The Combined Worksite Solutions side is aimed at businesses seeking voluntary employee benefits packages. The site does not list which products are available; they are likely very similar to those offered to individuals, but they are written as group policies. This generally makes them more affordable, which is what makes them a benefit to employees.
All of the policies are portable, which means the employee will have the option to continue the policy even if they change jobs.
Online quoting is not offered by Combined Insurance. Instead, a contact form to request a reply from an agent is provided. The site states clearly that the company believes talking with an agent is the best way to determine what coverage you need and get accurate quotes.
Filling out the quote request form will result in an agent contacting you, which may mean some unwanted follow-up solicitation efforts even if you go with a different company. While this is common to this type of company as well as to this type of insurance, some potential customers may find it bothersome. Online quoting as an option would be a nice addition for those that prefer not to put personal contact information out there while shopping for insurance. As a large insurer, it is something we would like to see Combined Insurance offer.
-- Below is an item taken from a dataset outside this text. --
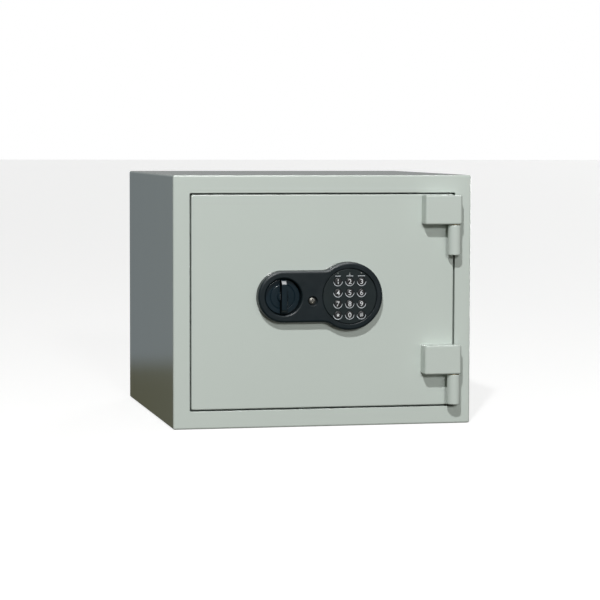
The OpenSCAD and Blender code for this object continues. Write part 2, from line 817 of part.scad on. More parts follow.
module lock_screws() {
    reach = case_half_w + 4;
    color(zinc) for (x = [pin_x - reach, pin_x + reach], z = [case_low + 8, case_high - 8]) {
        bar_y(3, plate_back + 3, plate_back + 5, x, z);
        bar_y(1.6, plate_back, plate_back + 3, x, z);
    }
}

module solenoid_coil() {
    color([0.72, 0.42, 0.2]) difference() {
        union() {
            bar_z(13.5, coil_low, coil_low + 2, pin_x, pin_depth);
            bar_z(12, coil_low, coil_high, pin_x, pin_depth);
            bar_z(13.5, coil_high - 2, coil_high, pin_x, pin_depth);
        }
        bar_z(pin_r + 0.4, coil_low - past, coil_high + past, pin_x, pin_depth);
    }
}

// Plunger whose tip drops into a notch of the bolt carriage
module locking_pin() {
    color(zinc) {
        bar_z(pin_r, arm_top + 0.8, coil_low + 20, pin_x, pin_depth);
        bar_z(pin_r + 2.2, collar_low, collar_low + 2, pin_x, pin_depth);
    }
}

// Coil spring between the solenoid and the pin's collar
module pin_spring() {
    turns = 4;
    wire = 0.5;
    low = collar_low + 2 + wire;
    rise = coil_low - wire - low;
    steps = turns * 12;
    color(zinc) cable([for (s = [0:steps]) [pin_x + 5.1 * cos(360 * s * turns / steps),
                       front_y + pin_depth + 5.1 * sin(360 * s * turns / steps),
                       low + rise * s / steps]], wire, 6);
}

// ---- Power and wiring ----

cable_x = keypad_x + 1;
cable_z = lock_z + 26;
case_side = pin_x + case_half_w;

// Routes of the two cables, as [x, depth, z]
keypad_route = [[cable_x, board_back, cable_z], [cable_x, 8, cable_z], [cable_x, 22, cable_z],
                [cable_x, 34, cable_z], [cable_x - 3, 42, cable_z + 5], [cable_x - 10, 46, cable_z + 15],
                [case_side + 6, 47, cable_z + 22], [case_side, 47, cable_z + 23]];
battery_route = [[box_x, 58, box_z + box_h / 2], [box_x - 1, 58, box_z + box_h / 2 + 8],
                 [box_x - 10, 57, box_z + box_h / 2 + 22], [box_x - 28, 56, box_z + box_h / 2 + 34],
                 [case_side + 22, 55, case_high - 24], [case_side + 8, 55, case_high - 22],
                 [case_side, 55, case_high - 22]];

module lock_cables() {
    color([0.1, 0.1, 0.1]) {
        cable([for (p = keypad_route) [p[0], front_y + p[1], p[2]]], 2);
        cable([for (p = battery_route) [p[0], front_y + p[1], p[2]]], 1.6);
    }
}

module battery_box() {
    color([0.14, 0.14, 0.15]) difference() {
        box(box_x - box_w / 2, box_x + box_w / 2, box_front, cover_depth - cover_sheet,
            box_z - box_h / 2, box_z + box_h / 2);
        box(box_x - box_w / 2 + 2, box_x + box_w / 2 - 2, box_front + 2, cover_depth,
            box_z - box_h / 2 + 2, box_z + box_h / 2 - 2);
    }
}

// Round cells side by side, each with its raised contact at one end, turned about one by one
module batteries() {
    depth = box_front + 2.2 + cell_r;
    color([0.75, 0.75, 0.7]) for (i = [0:3]) {
        x = box_x + (i - 1.5) * cell_pitch;
        up = i % 2 == 0 ? 1 : -1;
        bar_z(cell_r, box_z - cell_len / 2, box_z + cell_len / 2, x, depth);
        bar_z(2.7, box_z + up * cell_len / 2 - 0.9, box_z + up * cell_len / 2 + 0.9, x, depth);
    }
}

// Sliding lid over the battery window, with finger ridges
module battery_lid() {
    front = cover_depth + lid_play;
    color([0.2, 0.21, 0.22]) {
        box(box_x - lid_w / 2, box_x + lid_w / 2, front, front + 2, box_z - lid_h / 2, box_z + lid_h / 2);
        for (k = [0:3])
            box(box_x - 15, box_x + 15, front + 2, front + 3,
                box_z + lid_h / 2 - 18 + 3.5 * k, box_z + lid_h / 2 - 16.5 + 3.5 * k);
    }
}

outer_shell();
back_panel();
body_insulation();
door_frame();
inner_liner();
strike_boxes();
hinge_knuckles();
hinge_pins();
hinge_washers();
anchor_sleeves();
shelf();
shelf_brackets();
floor_mat();
door_skin();
door_insulation();
door_back_plate();
door_seal();
hinge_blocks();
bolt_guides();
fixed_bolts();
guide_studs();
inner_cover();
cover_posts();
cover_screws();
escutcheon();
escutcheon_screw();
keypad_fascia();
contact_mat();
keypad_board();
indicator_lenses();
spindle_bush();
lock_case();
lock_screws();
solenoid_coil();
lock_cables();
battery_box();
batteries();
battery_lid();
knob();
spindle();
crank();
spindle_clip();
bolt_carriage();
locking_bolts();
bolt_nuts();
locking_pin();
pin_spring();
key(0);  // key_1
key(1);  // key_2
key(2);  // key_3
key(3);  // key_4
key(4);  // key_5
key(5);  // key_6
key(6);  // key_7
key(7);  // key_8
key(8);  // key_9
key(9);  // key_star
key(10);  // key_0
key(11);  // key_hash
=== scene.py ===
"""Looks of the in-room safe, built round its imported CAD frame.

Shapes are worked out in millimetres in the row frame: +X right, +Y back, +Z up, base on z = 0.
A "depth" is measured back from the front face, so it is negative in front of the door.
"""

import math

import bmesh
import bpy
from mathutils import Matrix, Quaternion, Vector

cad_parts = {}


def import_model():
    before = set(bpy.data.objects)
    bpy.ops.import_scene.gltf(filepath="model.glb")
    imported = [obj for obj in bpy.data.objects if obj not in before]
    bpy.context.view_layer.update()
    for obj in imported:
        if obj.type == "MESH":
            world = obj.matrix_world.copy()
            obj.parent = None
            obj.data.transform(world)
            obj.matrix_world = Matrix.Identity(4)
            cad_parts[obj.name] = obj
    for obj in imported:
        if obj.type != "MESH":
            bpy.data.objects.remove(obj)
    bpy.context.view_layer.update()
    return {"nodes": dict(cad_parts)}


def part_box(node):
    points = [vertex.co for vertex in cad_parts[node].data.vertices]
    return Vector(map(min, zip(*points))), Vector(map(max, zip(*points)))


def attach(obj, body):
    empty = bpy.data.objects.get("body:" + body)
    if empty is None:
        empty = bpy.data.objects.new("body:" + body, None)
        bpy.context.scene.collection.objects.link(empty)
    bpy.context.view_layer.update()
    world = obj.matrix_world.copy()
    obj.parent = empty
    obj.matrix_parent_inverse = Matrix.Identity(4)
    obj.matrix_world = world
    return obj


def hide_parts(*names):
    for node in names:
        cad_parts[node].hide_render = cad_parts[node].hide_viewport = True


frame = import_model()

MM = 0.001

# ---- Places and sizes from the CAD frame, in millimetres ----


def cad(node):
    """Lowest and highest corner of a CAD node."""
    low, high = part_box(node)
    return low / MM, high / MM


SHELL_LOW, SHELL_HIGH = cad("outer_shell")
FRONT = SHELL_LOW.y
WIDTH = SHELL_HIGH.x - SHELL_LOW.x
DEPTH = SHELL_HIGH.y - SHELL_LOW.y
HEIGHT = SHELL_HIGH.z
SHEET = 2.0
FRAME_SIDE = 23.5
FRAME_TOP = 25.0
SHELL_CORNER = 3.0

DOOR_LOW, DOOR_HIGH = cad("door_skin")
DOOR_RIM_DEPTH = 12.0
DOOR_STEP = 1.5
DOOR_BACK = DOOR_HIGH.y - FRONT
DOOR_PLATE = 3.0

PIN_LOW, PIN_HIGH = cad("hinge_pins")
HINGE_X = (PIN_LOW.x + PIN_HIGH.x) / 2
HINGE_Y = (PIN_LOW.y + PIN_HIGH.y) / 2
HINGE_FORWARD = 12.5    # from the front face to the axis
HINGE_AXIS = (HINGE_X, HINGE_Y - FRONT)
PIN_R = (PIN_HIGH.x - PIN_LOW.x) / 2
BLOCK_LOW, BLOCK_HIGH = cad("hinge_blocks")
BLOCK_H = 41.5
BLOCK_LEFT, BLOCK_RIGHT, BLOCK_FRONT, BLOCK_TURN_R = 45, 9, 10.5, 12    # from the hinge axis
BLOCK_BASES = (BLOCK_LOW.z, BLOCK_HIGH.z - BLOCK_H)
KNUCKLE_LOW, KNUCKLE_HIGH = cad("hinge_knuckles")
KNUCKLE_H = 42.5
KNUCKLE_R = 9.5
KNUCKLE_WEB = 5         # from the axis to the left side of the web behind it
KNUCKLE_BASES = (KNUCKLE_LOW.z, KNUCKLE_HIGH.z - KNUCKLE_H)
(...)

Claims can be filed online through the Combined website, which the company states can mean benefits are paid up to ten days sooner.
Claims forms can also be downloaded and returned to the company either through the regular mail or via fax. There are also toll-free numbers provided to reach a representative; New York has its own number since Combined operates a separate branch in that state. These lines are only available during business hours.
Claim status information is also available online, and there is a customer login area where policyholders can view benefits and claims. While the site does not have a lot of claims detail, they do have a good FAQ section and offer all of the basic information needed to get a claim started and ensure it is successfully processing.
Ratings and Consumer Reviews
Combined Insurance has an A+ rating with the Better Business Bureau (BBB), and there are 67 complaints on file in the past three years. They have been accredited since 1954. The reviews are mainly negative and mainly center on claims, with a few positive as well. For the size of the company, the number of complaints is not high.
Pissed Consumer has a higher number of reviews with a total of 313. The company is rated 1.7-stars overall here. The complaints cite difficulty reaching a customer service representative and claims taking a long time to be paid, or not being paid at all. Although the number of reviews here is higher, it is still not a red flag number for a company of this size.
The Bottom Line
Combined has a long history and strong financial stability thanks to its status as part of Chubb. They offer a range of supplemental products, but since we do not have rates we are unable to comment on the value they offer. If you do not mind being contacted by an agent, they are worth pursuing for comparison quotes when shopping for disability or other supplemental coverage.